基于多标签分类的属性识别问题研究

CASIA OpenIR > 毕业生 > 博士学位论文

	基于多标签分类的属性识别问题研究
	李乔哲
	2019-12-04
页数	100
学位类型	博士
中文摘要	视觉属性识别是计算机视觉领域中的一个重要研究方向，它在行人检索、场景理解和群体事件分析等任务中发挥着重要作用。属性识别本质上属于多标签分类任务，因此，如何准确地识别图像或视频中的多种属性标签是属性识别领域的关键问题。为了解决这一问题，本文对基于多标签分类的属性识别方法展开了一系列研究。在属性识别中，不同属性往往和不同的视觉信息相关，而一系列现实因素却对属性相关特征的有效提取带来了极大的干扰。因此，如何从图像或视频中提取有效的视觉信息是属性识别的首要难点。作为一种中层语义描述，属性间通常存在着复杂的视觉和语义关系。这种关系作为视觉信息的补充也为属性识别提供了重要的判断依据。因此，如何利用属性间的关系实现有效的属性关系推理也是属性识别的关键。针对上述属性识别任务的特点，本文从特征表达和属性关系建模这两方面出发提出了一系列属性识别的方法，并将方法应用到行人属性识别和群体属性识别任务。所开展的研究工作可以归纳如下： (1) 基于视觉-语义图推理的行人属性识别。本工作将属性识别这一多标签分类问题建模成了序列化的属性预测问题，并提出了一种基于视觉-语义图推理的框架来解决这一问题。本工作提出分别使用空间图来描述不同图像局部区域间的空间关系、使用语义图描述不同属性之间潜在的语义关系，并提出使用图卷积网络分别在空间图和语义图上实现推理。为了实现视觉-语义关系的协同建模，本工作提出了一种端到端的网络框架将空间图和语义图的表达互相嵌入到彼此的节点中以实现对彼此的引导学习。同传统的利用递归网络描述属性潜在高阶关系的序列化预测模型不同，本工作使用图卷积网络描述属性的成对关系进而可以实现更高效的推理过程。实验验证了本工作提出的视觉-语义图推理框架的有效性。 (2) 基于协同视觉-语义推理及知识蒸馏的行人属性识别。本工作主要围绕着如何实现更高效的视觉-语义关系推理模块和如何有效地利用人体的结构知识提升行人属性识别的效果而展开。同上一个工作相比，本工作提出了一种更高效的基于图模型的全局推理模块来建模行人属性间潜在的视觉-语义关系。为了利用属性间潜在的约束关系，本工作首先按照属性的语义特性或其描述身体区域的不同来将属性分组。

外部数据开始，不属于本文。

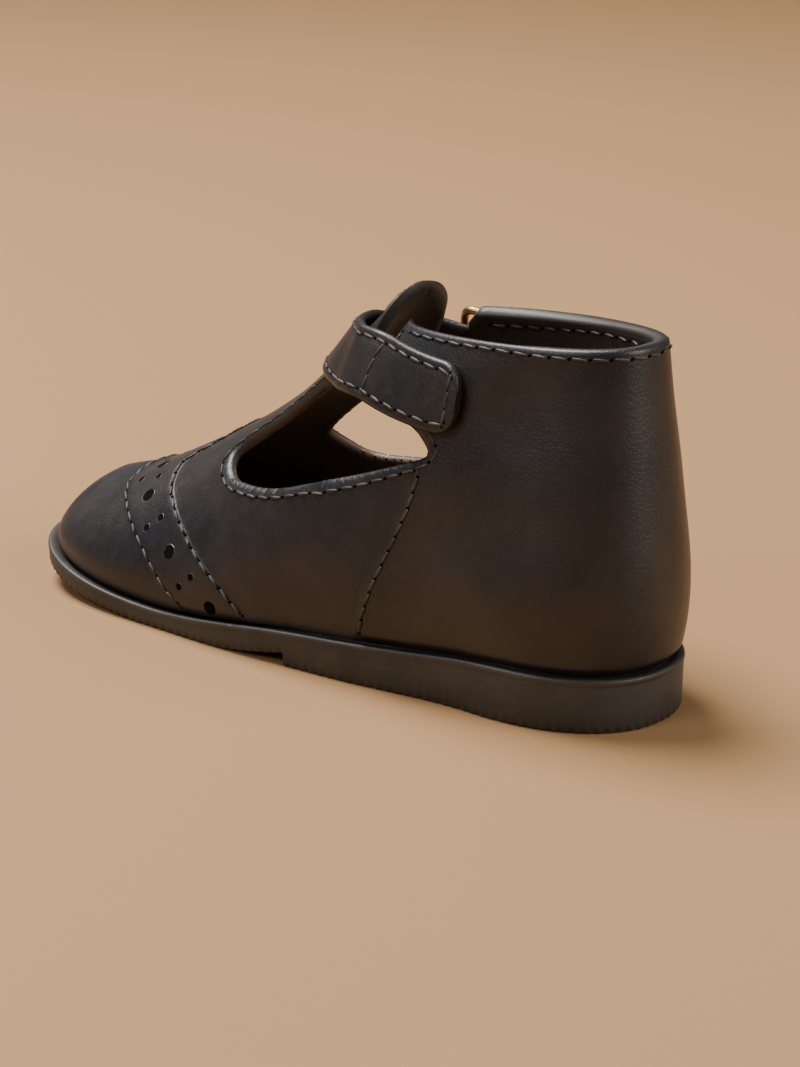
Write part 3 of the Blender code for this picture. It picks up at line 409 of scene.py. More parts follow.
# a grid point beside the edge moves along its grid line onto the edge
flat = field.ravel()
moveTo, moveBy = np.arange(len(flat)), np.ones(len(flat))
for step, axis in ((1, 0), (-1, 0), (1, 1), (-1, 1)):
    other = np.roll(np.arange(loop * rows).reshape(loop, rows), -step, axis=axis)
    valid = np.ones((loop, rows), bool)
    if axis == 1:
        valid[:, -1 if step > 0 else 0] = False
    near = flat[other]
    share = field / np.where(np.abs(field - near) < 1e-12, 1e-12, field - near)
    crosses = valid & (field * near < 0) & (share < 0.5)
    better = crosses.ravel() & (share.ravel() < moveBy)
    moveTo[better], moveBy[better] = other.ravel()[better], share.ravel()[better]
snapped = moveBy < 0.5
moveBy = np.where(snapped, moveBy, 0.0)


def snap(array):
    a = array.reshape(loop * rows, -1)
    return (a * (1 - moveBy[:, None]) + a[moveTo] * moveBy[:, None]).reshape(array.shape)


kept = snapped | (flat > 0)
firm = (flat > 0) & ~snapped
spacing = [np.maximum(np.linalg.norm(np.gradient(base, axis=a), axis=-1), 1e-9) for a in (0, 1)]
gradient = np.hypot(*(np.gradient(field, axis=a) / spacing[a] for a in (0, 1)))
edge = np.where(snapped.reshape(loop, rows), 0.0, field / np.clip(gradient, 0.5, 1.6))
rowGap = np.linalg.norm(np.diff(base, axis=1), axis=-1)
arc = np.concatenate([np.cumsum(rowGap[:, ::-1], axis=1)[:, ::-1], np.zeros((loop, 1))], axis=1)
collar = np.where(loopTurn < slotTurn, arc, 0.02)
rim = np.minimum(np.maximum(edge, 0), collar)
base, fineNormal, wallNormal = snap(base), unit(snap(fineNormal)), unit(snap(wallNormal))

# steps and soft forms on the outer skin, and round lips at every edge
x, y, z = base[..., 0], base[..., 1], base[..., 2]
seamTop, quarterEnd = throatLow + 0.0125, quarterFront + 0.004
seam = np.where(z < seamTop, (x - smoothCurve(z, seamRows)) * 0.93, -0.02)
aboveThroat = smoothStep((z - throatLow - 0.0132) / 0.002) * smoothStep((quarterEnd - x) / 0.002)
aboveThroat = np.where((z > seamTop) & (x < quarterEnd - 0.001), 1.0, aboveThroat)
onQuarter = np.maximum(smoothStep(0.5 - seam / 0.0008) * (z < seamTop), aboveThroat)
quarter = np.where(loopTurn < slotTurn, onQuarter, 0.0)
bandFront, bandBack = bandDistances(base)
band = smoothStep(bandFront / 0.0006 + 0.5) * smoothStep(bandBack / 0.0006 + 0.5)
half = upperSize["wall"] / 2
lip = 0.55 * half * np.clip(1 - rim / (0.65 * half), 0, 1) ** 2
foot = np.clip(arc[:, :1] - arc, 0, 1)
fade = smoothStep(foot / 0.002)
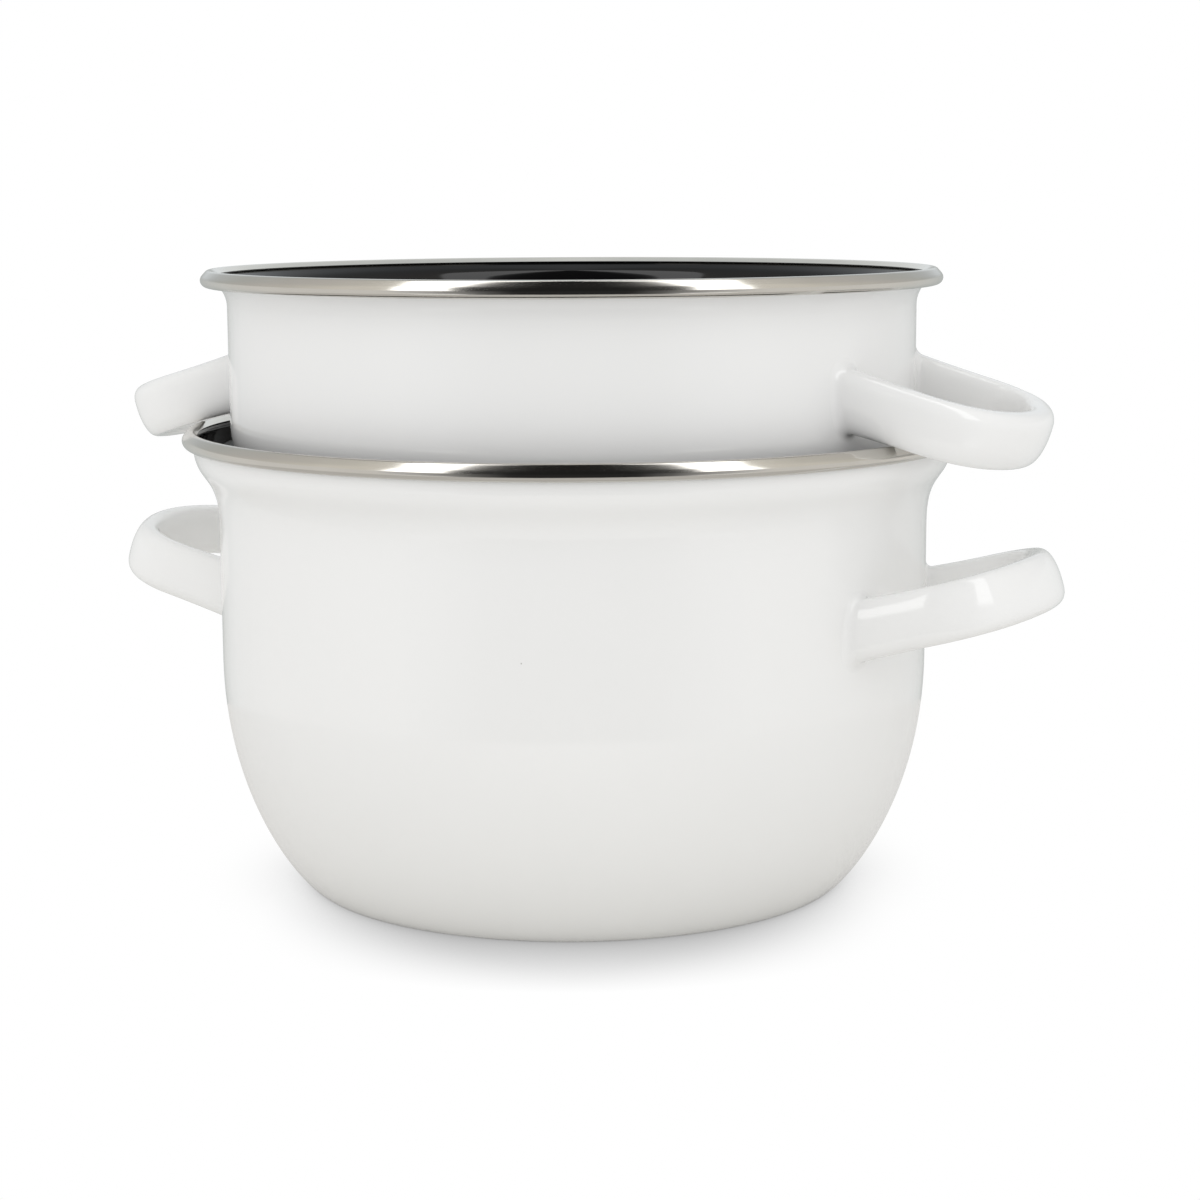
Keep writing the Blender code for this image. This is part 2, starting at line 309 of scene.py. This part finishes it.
def tube_section(flip):
    """Points round the flattened tube, as (outwards, up) and the direction that the surface faces.

    Its outer face stands furthest out low down, and rounds far in above that. A flip turns the tube over.
    """
    width = TUBE_THICKNESS / 2
    height = TUBE_HEIGHT / 2
    points = []
    for i in range(TUBE_SIDES):
        angle = 2 * math.pi * (i + 0.5) / TUBE_SIDES
        c, s = math.cos(angle), math.sin(angle)
        squareness, middle, reach = TUBE_BACK_SQUARENESS, 0, height
        if c > 0 and s > 0:
            squareness, middle, reach = TUBE_TOP_SQUARENESS, -TUBE_BROW, height + TUBE_BROW
        elif c > 0:
            squareness, middle, reach = TUBE_FOOT_SQUARENESS, -TUBE_BROW, height - TUBE_BROW
        power = 2 / squareness
        out = math.copysign(abs(c) ** power, c) * width
        up = middle + math.copysign(abs(s) ** power, s) * reach
        facing = Vector((
            math.copysign(abs(c) ** (2 - power), c) / width,
            math.copysign(abs(s) ** (2 - power), s) / reach,
        )).normalized()
        points.append(((out, up), facing))
    if flip:
        points = [((out, -up), Vector((facing[0], -facing[1]))) for (out, up), facing in reversed(points)]
    return points


def bow_stations():
    """Centre line from the end of the straight leg to the bar's middle: (x, y, heading)."""
    half = HANDLE_SPAN / 2
    inset = half - HANDLE_CORNER_RADIUS
    reach_in = HANDLE_BAR_RADIUS - HANDLE_CORNER_RADIUS
    corner_x = HANDLE_REACH - HANDLE_BAR_RADIUS + math.sqrt(reach_in ** 2 - inset ** 2)
    meeting = math.asin(inset / reach_in)
    corner = arc((corner_x, -inset), HANDLE_CORNER_RADIUS, -math.pi / 2, -meeting, TURN_IN_STEPS)
    bar = arc((HANDLE_REACH - HANDLE_BAR_RADIUS, 0), HANDLE_BAR_RADIUS, -meeting, 0, BAR_STEPS)
    stations = []
    for i, (x, y) in enumerate(corner):
        stations.append((x, y, (math.pi / 2 - meeting) * i / TURN_IN_STEPS))
    for i, (x, y) in enumerate(bar[1:], 1):
        stations.append((x, y, math.pi / 2 - meeting + meeting * i / BAR_STEPS))
    return stations


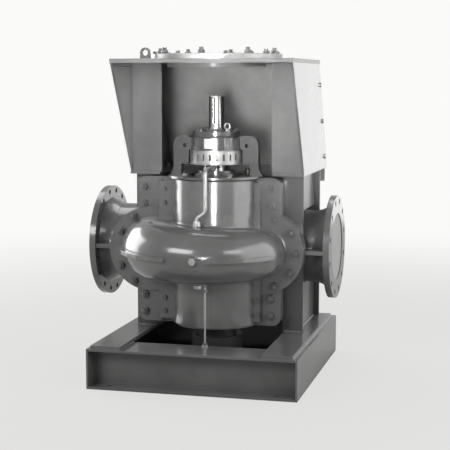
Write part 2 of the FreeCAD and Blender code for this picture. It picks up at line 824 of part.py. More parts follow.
def casing_rear():
    """The half that stays: flange, spiral throat, nozzles and feet."""
    body = new_body("casing_rear", y="shaft_y")
    split_flange(body, "rear_flange_thickness", backwards=True)
    profile = sketch_on(body, "XZ_Plane")
    chamber_profile(profile)
    revolve(body, profile, angle=180, backwards=False)
    suction_body(body)
    names = ("face_x", "flange_radius", "neck_radius", "bore_radius", "bolt_circle_radius")
    suction = ["suction_" + name for name in names]
    discharge = ["discharge_" + name for name in names]
    nozzle(body, -1, *suction, "suction_hole_radius", SUCTION_HOLES)
    back = "nozzle_y - shaft_y"
    sections = [volute_section(body, -180, "volute_end_reach", "volute_end_radius", "volute_end_rise")]
    half_way = "(volute_end_reach + %s + volute_throat_radius) / 2" % back
    middle_radius = "(volute_end_radius + volute_throat_radius) / 2"
    sections.append(volute_section(body, -225, half_way, middle_radius, "volute_end_rise / 2"))
    throat_reach = "%s + volute_throat_radius" % back
    sections.append(volute_section(body, -270, throat_reach, "volute_throat_radius", "0"))
    loft(body, sections)
    nozzle(body, 1, *discharge, "discharge_hole_radius", DISCHARGE_HOLES)
    gusset(body, -1, "suction_face_x")
    gusset(body, 1, "discharge_face_x")
    feet(body)
    shaft_passage(body)
    return body


def nozzle_cover(label, side, face, bore):
    """The disc that closes a nozzle until its pipe is fitted."""
    disc = document.addObject("Part::Cylinder", label)
    rotation = FreeCAD.Rotation(FreeCAD.Vector(0, 1, 0), 90)
    disc.Placement = FreeCAD.Placement(FreeCAD.Vector(), rotation)
    bind(disc, Radius=bore + " - 0.5", Height="nozzle_cover_thickness")
    if side > 0:
        start = "%s - nozzle_cover_setback - nozzle_cover_thickness" % face
    else:
        start = "nozzle_cover_setback - %s" % face
    bind(disc, Placement__Base__x=start, Placement__Base__y="nozzle_y")
    bind(disc, Placement__Base__z="casing_middle_height")
    return keep(disc, label)


# The bearings and seals round the shaft
def turned(label, corners):
    """A piece turned about the shaft, from radius and height pairs."""
    body = new_body(label, y="shaft_y")
    section = sketch_on(body, "XZ_Plane")
    polygon(section, corners)
    revolve(body, section)
    return body


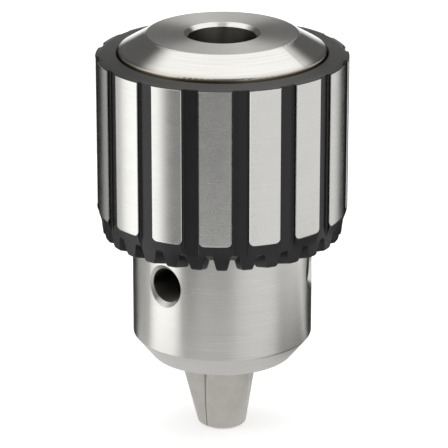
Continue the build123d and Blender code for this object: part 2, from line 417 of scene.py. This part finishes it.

随后，本工作将属性组在图上建模，并用图中的每一个节点代表某一组属性。为了弥合视觉特征和语义属性间存在的鸿沟，本工作提出通过映射函数将对应不同属性的视觉特征映射到图中不同的节点上。通过聚合多个局部区域的视觉特征作为语义节点的表达，不同的属性节点可以自适应地与相应的区域建立联系。在推理之后，可以使用不同的分类器对相应节点的属性进行分类。为了有效利用人体结构知识，本工作在推理模块的基础上添加了一个额外的约束项。该约束项通过蒸馏行人解析知识的方式来引导视觉-语义关系的推理过程，提升网络的表达能力。实验表明了本工作提出的识别模型的有效性。 (3) 基于空-时注意力机制的序列化群体属性识别。传统的群体属性识别方法通常利用不同的网络分支分别训练群体视频的空间特征或时序特征，这使得群体视频的空-时结构无法得到有效描述。此外，传统方法将基于多标签分类的群体属性识别问题建模成多个二分类任务的组合问题，进而忽略了对属性间关系的描述。考虑到现有方法的不足，本工作提出了一种基于空-时注意力机制的序列化群体属性识别模型。为了有效描述群体场景的空-时结构，本文提出使用卷积-长短时记忆网络实现群体场景的特征表达。为了描述属性间的语义关系及属性和空-时特征的关系，本工作提出了一种基于双向注意力机制的序列化预测模型实现对群体属性的有序预测。实验结果表明本工作提出的方法明显优于传统的群体属性识别方法。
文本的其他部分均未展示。